== What you are asked to do ==
What is needed here is an exact copy of every entry.

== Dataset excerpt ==

##########

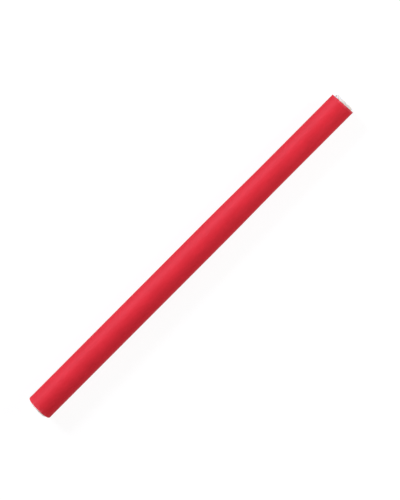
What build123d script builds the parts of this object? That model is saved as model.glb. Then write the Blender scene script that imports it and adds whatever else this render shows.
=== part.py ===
from build123d import *
import os

# A sleeved crayon lying on its side, along X. The writing end points to +X.
# The origin is on the surface that it lies on, under the middle of the whole crayon.

# Sleeve, outside
sleeve_length = 174.0
barrel_radius = 5.75  # rear part, all one size
neck_radius = 5.50  # front part, slimmer
neck_start = 0.58  # shares of the sleeve's length, counted from the rear
neck_end = 0.77

# Sleeve, wall
wrap_thickness = 0.30
rim_radius = 0.80  # rounding of the rear rim, over the wrap
turn_in_radius = 4.56  # how far the wrap is turned in over the rear end
liner_thickness = 0.12

# Wax stick
core_radius = 4.35
core_clearance = 0.05  # running fit in the liner
front_proud = 1.10
rear_proud = 0.60
core_edge = 0.30  # softened edge at both faces

# The sleeve is cut a little off square at the writing end, in degrees
sleeve_slant = 3.2

# Worked out
core_length = rear_proud + sleeve_length + front_proud
rear_x = -core_length / 2 + rear_proud
front_x = rear_x + sleeve_length
axis_height = barrel_radius
liner_bore = core_radius + core_clearance
board_bore = liner_bore + liner_thickness
cut_margin = 1.0  # spare length that the slanted cut takes off


def on_axis(solid):
    """Lifts a piece from the X axis to the height of the crayon's centre line."""
    return solid.moved(Location((0, 0, axis_height)))


def cut_front(solid):
    """Takes off everything ahead of the sleeve's slanted front plane, which crosses the centre line at front_x."""
    cutter_size = 4 * barrel_radius
    cutter = Box(cutter_size, cutter_size, cutter_size, align=(Align.MIN, Align.CENTER, Align.CENTER))
    return solid - cutter.moved(Location((front_x, 0, 0), (0, 0, sleeve_slant)))


def barrel_side(depth, end_x):
    """The barrel's side from the rear forwards: level, an S-shaped neck, level, all at this depth in the wall."""
    start_x = rear_x + neck_start * sleeve_length
    stop_x = rear_x + neck_end * sleeve_length
    thick = barrel_radius - depth
    slim = neck_radius - depth
    rear_run = Line((rear_x + rim_radius, thick), (start_x, thick))
    neck = Spline((start_x, thick), (stop_x, slim), tangents=[(1, 0), (1, 0)])
    front_run = Line((stop_x, slim), (end_x, slim))
    return [rear_run, neck, front_run]


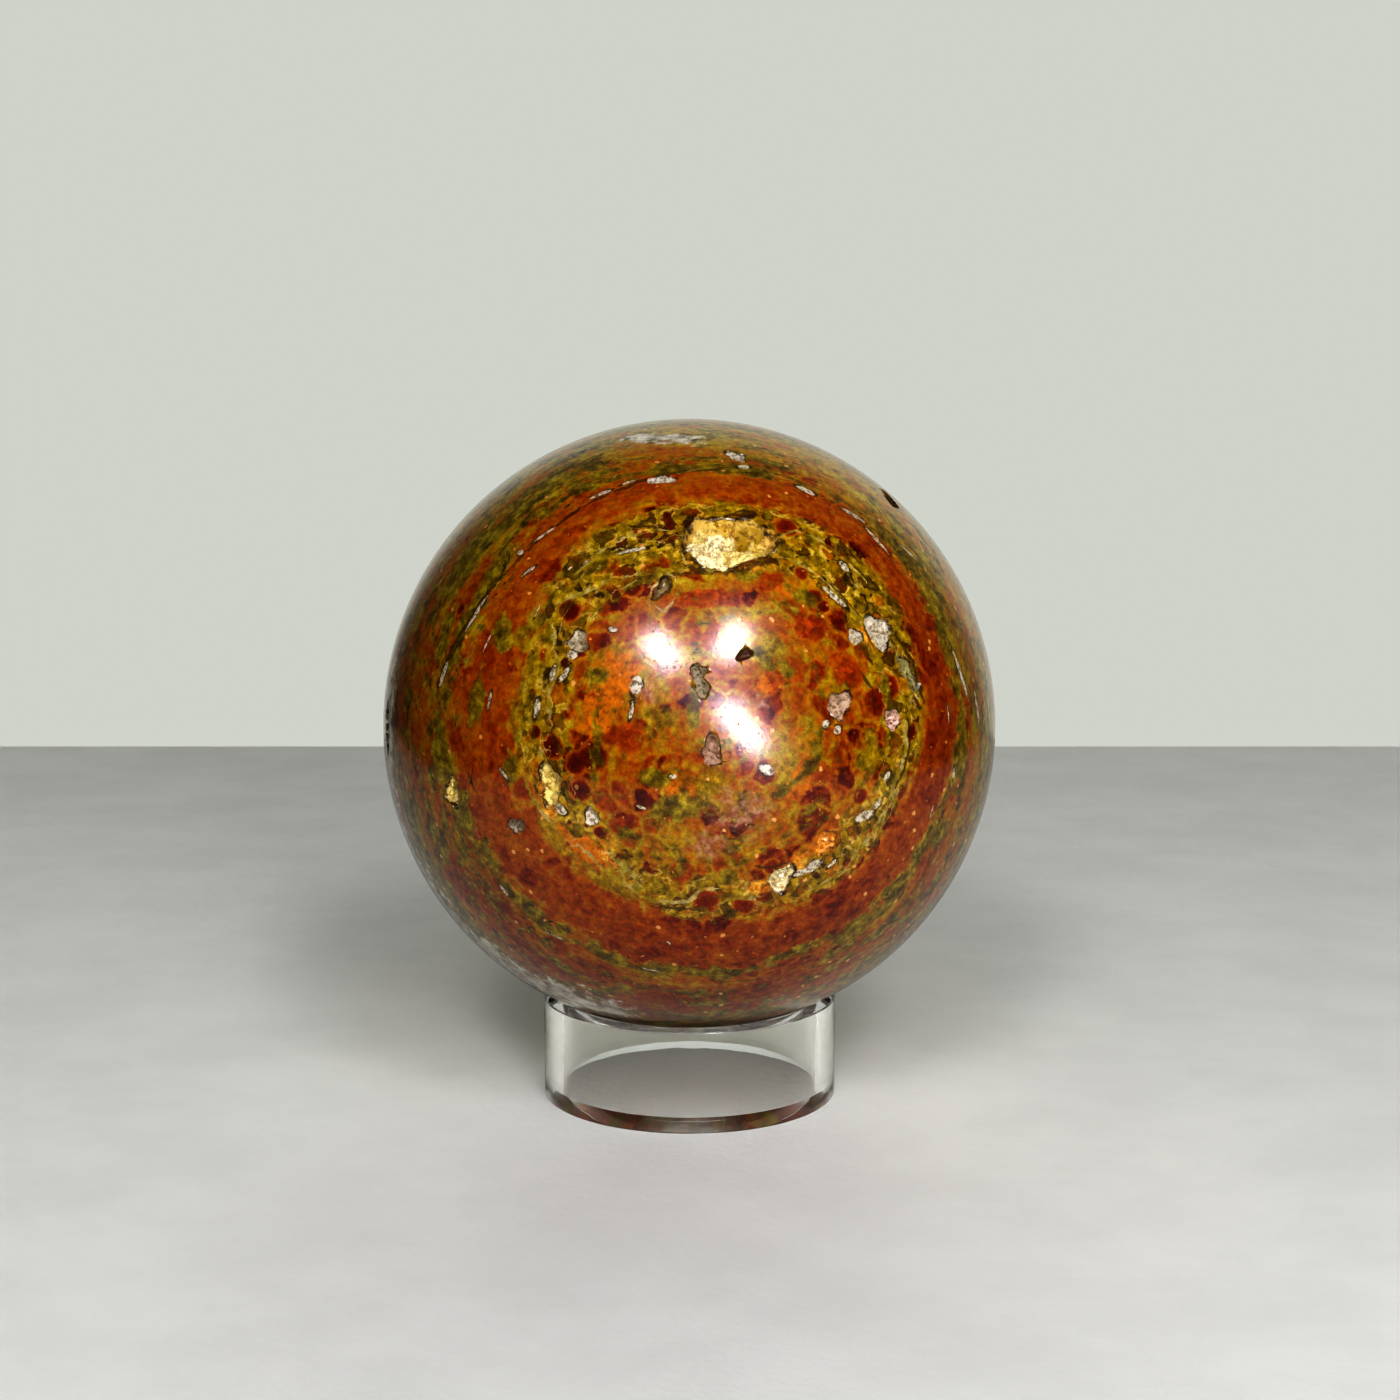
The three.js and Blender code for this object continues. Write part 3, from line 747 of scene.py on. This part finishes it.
def iron_index(tree, stone, zones, rag):
    """How the jasper is stained, from 0, maroon, through red, rust, honey and mustard, to 1, straw."""
    place = stone["place"]
    number, inward = lobes(tree, place, 0.42)
    inward = add(tree, "ADD", inward, swing(tree, grains(tree, place, 1.2, 4.0, 0.7), 0.25))
    core = add(tree, "ADD", add(tree, "MULTIPLY", number, 0.60), 0.08)
    index = toward(tree, add(tree, "MULTIPLY", stepped(tree, inward, 0.17, 0.03), 0.8), core, 0.68)
    ring = add(tree, "ADD", 0.29, slope(tree, stone, -0.06, 0.11))
    outer = add(tree, "ADD", 0.46, slope(tree, stone, 0.04, 0.24))
    for here, goal in [(zones["ring"], ring), (zones["line"], 0.46), (zones["outer"], outer)]:
        index = toward(tree, add(tree, "MULTIPLY", here, 0.76), index, goal)

    drawn_out = streaks(tree, stone, 0.42, 5.0, 0.62, 0.6)
    index = add(tree, "ADD", index, add(tree, "MULTIPLY", swing(tree, drawn_out, 1.1), toward(
        tree, zones["ring"], 1.0, 0.5)))
    index = add(tree, "ADD", index, swing(tree, grains(tree, place, 0.9, 4.0, 0.6), 0.7))
    for name, goal, share in [("maroon", 0.04, 0.85), ("orange", 0.50, 0.8), ("scarlet", 0.22, 0.8)]:
        local = add(tree, "ADD", goal, swing(tree, grains(tree, place, 0.8, 3.0), 0.7))
        here = add(tree, "MULTIPLY", patch(tree, name, rag), share)
        index = toward(tree, here, index, local)
    for name, goal in [("maroon", 0.06), ("umber", 0.16), ("olive", 0.45), ("scarlet", 0.26)]:
        index = with_orbs(tree, index, ragged_reach(tree, name + "_orb", stone["wobble"]), 0.9, goal)
    return add(tree, "ADD", index, swing(tree, grains(tree, place, 2.4, 3.0), 0.22))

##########

== Full solution ==
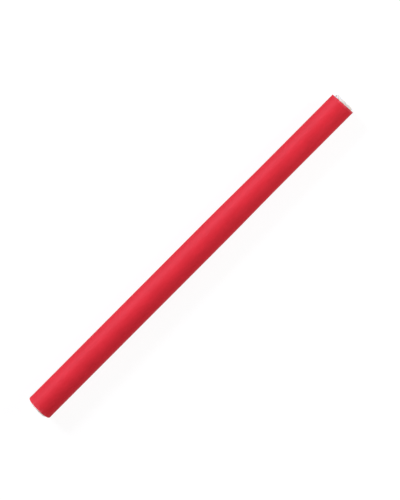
What build123d script builds the parts of this object? That model is saved as model.glb. Then write the Blender scene script that imports it and adds whatever else this render shows.
=== part.py ===
from build123d import *
import os

# A sleeved crayon lying on its side, along X. The writing end points to +X.
# The origin is on the surface that it lies on, under the middle of the whole crayon.

# Sleeve, outside
sleeve_length = 174.0
barrel_radius = 5.75  # rear part, all one size
neck_radius = 5.50  # front part, slimmer
neck_start = 0.58  # shares of the sleeve's length, counted from the rear
neck_end = 0.77

# Sleeve, wall
wrap_thickness = 0.30
rim_radius = 0.80  # rounding of the rear rim, over the wrap
turn_in_radius = 4.56  # how far the wrap is turned in over the rear end
liner_thickness = 0.12

# Wax stick
core_radius = 4.35
core_clearance = 0.05  # running fit in the liner
front_proud = 1.10
rear_proud = 0.60
core_edge = 0.30  # softened edge at both faces

# The sleeve is cut a little off square at the writing end, in degrees
sleeve_slant = 3.2

# Worked out
core_length = rear_proud + sleeve_length + front_proud
rear_x = -core_length / 2 + rear_proud
front_x = rear_x + sleeve_length
axis_height = barrel_radius
liner_bore = core_radius + core_clearance
board_bore = liner_bore + liner_thickness
cut_margin = 1.0  # spare length that the slanted cut takes off


def on_axis(solid):
    """Lifts a piece from the X axis to the height of the crayon's centre line."""
    return solid.moved(Location((0, 0, axis_height)))


def cut_front(solid):
    """Takes off everything ahead of the sleeve's slanted front plane, which crosses the centre line at front_x."""
    cutter_size = 4 * barrel_radius
    cutter = Box(cutter_size, cutter_size, cutter_size, align=(Align.MIN, Align.CENTER, Align.CENTER))
    return solid - cutter.moved(Location((front_x, 0, 0), (0, 0, sleeve_slant)))


def barrel_side(depth, end_x):
    """The barrel's side from the rear forwards: level, an S-shaped neck, level, all at this depth in the wall."""
    start_x = rear_x + neck_start * sleeve_length
    stop_x = rear_x + neck_end * sleeve_length
    thick = barrel_radius - depth
    slim = neck_radius - depth
    rear_run = Line((rear_x + rim_radius, thick), (start_x, thick))
    neck = Spline((start_x, thick), (stop_x, slim), tangents=[(1, 0), (1, 0)])
    front_run = Line((stop_x, slim), (end_x, slim))
    return [rear_run, neck, front_run]


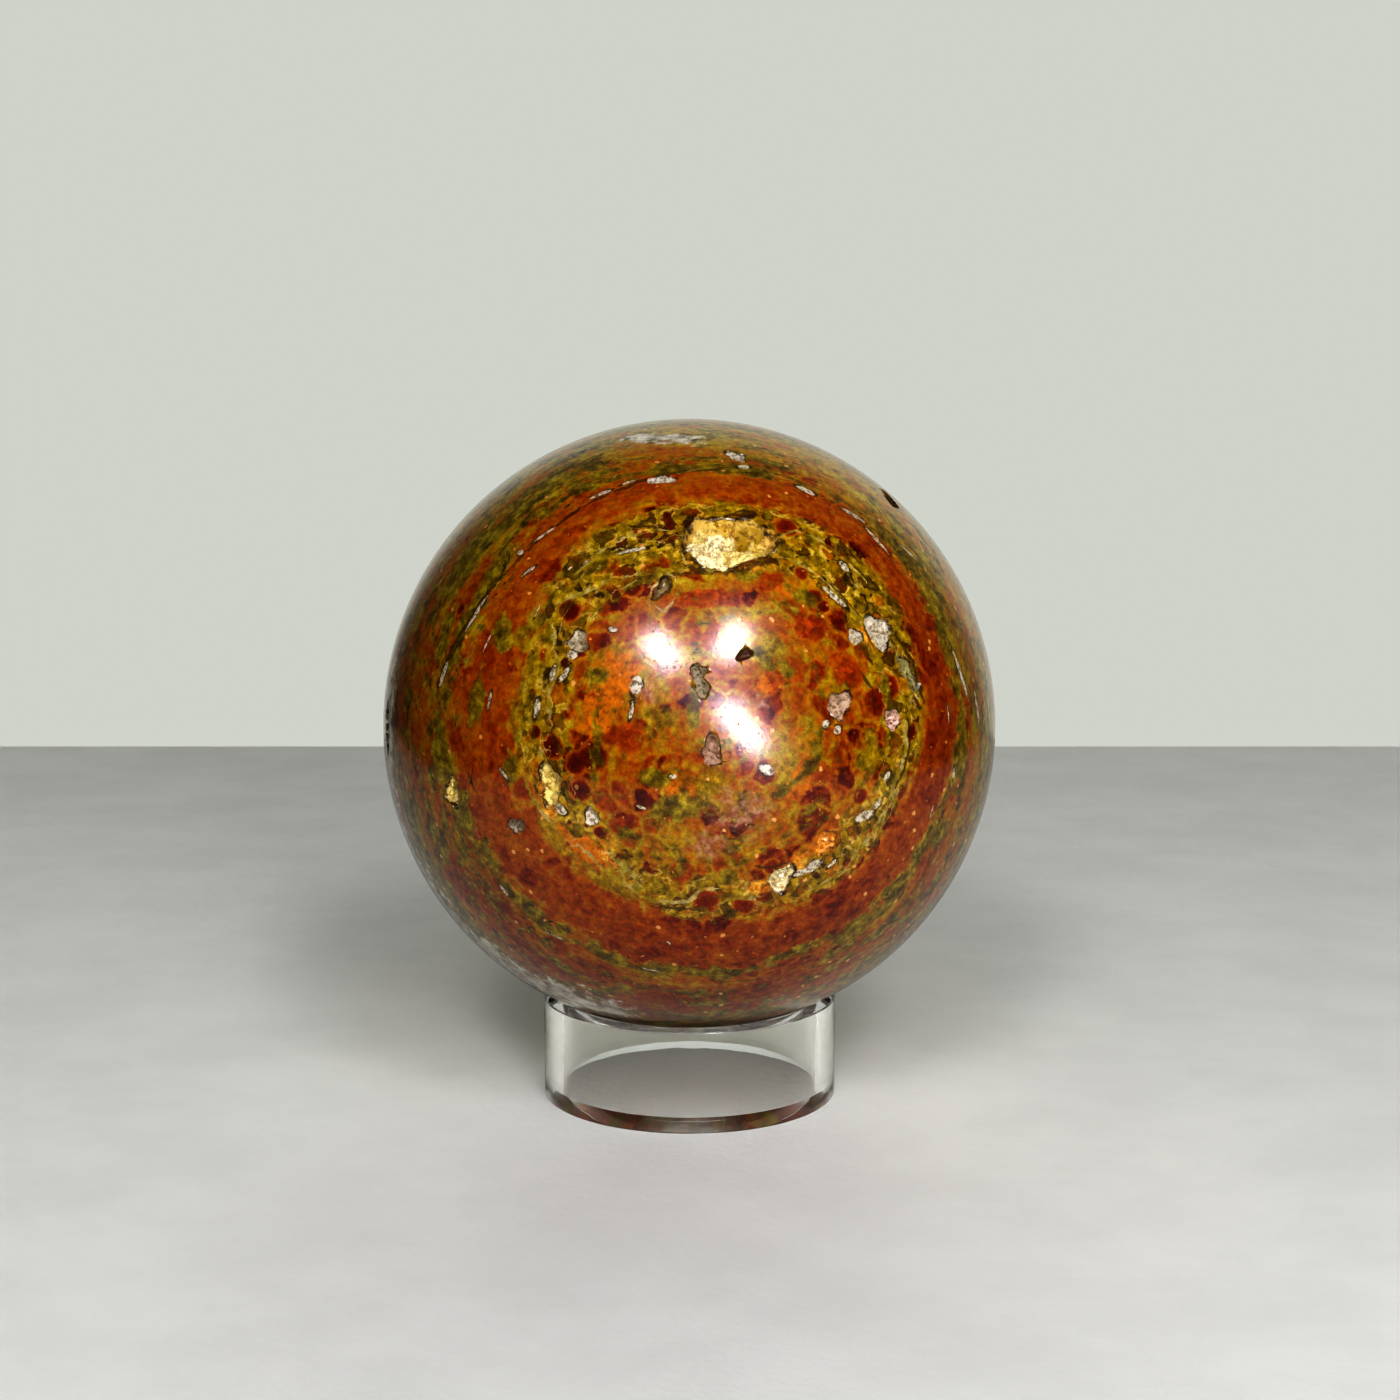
The three.js and Blender code for this object continues. Write part 3, from line 747 of scene.py on. This part finishes it.
def iron_index(tree, stone, zones, rag):
    """How the jasper is stained, from 0, maroon, through red, rust, honey and mustard, to 1, straw."""
    place = stone["place"]
    number, inward = lobes(tree, place, 0.42)
    inward = add(tree, "ADD", inward, swing(tree, grains(tree, place, 1.2, 4.0, 0.7), 0.25))
    core = add(tree, "ADD", add(tree, "MULTIPLY", number, 0.60), 0.08)
    index = toward(tree, add(tree, "MULTIPLY", stepped(tree, inward, 0.17, 0.03), 0.8), core, 0.68)
    ring = add(tree, "ADD", 0.29, slope(tree, stone, -0.06, 0.11))
    outer = add(tree, "ADD", 0.46, slope(tree, stone, 0.04, 0.24))
    for here, goal in [(zones["ring"], ring), (zones["line"], 0.46), (zones["outer"], outer)]:
        index = toward(tree, add(tree, "MULTIPLY", here, 0.76), index, goal)

    drawn_out = streaks(tree, stone, 0.42, 5.0, 0.62, 0.6)
    index = add(tree, "ADD", index, add(tree, "MULTIPLY", swing(tree, drawn_out, 1.1), toward(
        tree, zones["ring"], 1.0, 0.5)))
    index = add(tree, "ADD", index, swing(tree, grains(tree, place, 0.9, 4.0, 0.6), 0.7))
    for name, goal, share in [("maroon", 0.04, 0.85), ("orange", 0.50, 0.8), ("scarlet", 0.22, 0.8)]:
        local = add(tree, "ADD", goal, swing(tree, grains(tree, place, 0.8, 3.0), 0.7))
        here = add(tree, "MULTIPLY", patch(tree, name, rag), share)
        index = toward(tree, here, index, local)
    for name, goal in [("maroon", 0.06), ("umber", 0.16), ("olive", 0.45), ("scarlet", 0.26)]:
        index = with_orbs(tree, index, ragged_reach(tree, name + "_orb", stone["wobble"]), 0.9, goal)
    return add(tree, "ADD", index, swing(tree, grains(tree, place, 2.4, 3.0), 0.22))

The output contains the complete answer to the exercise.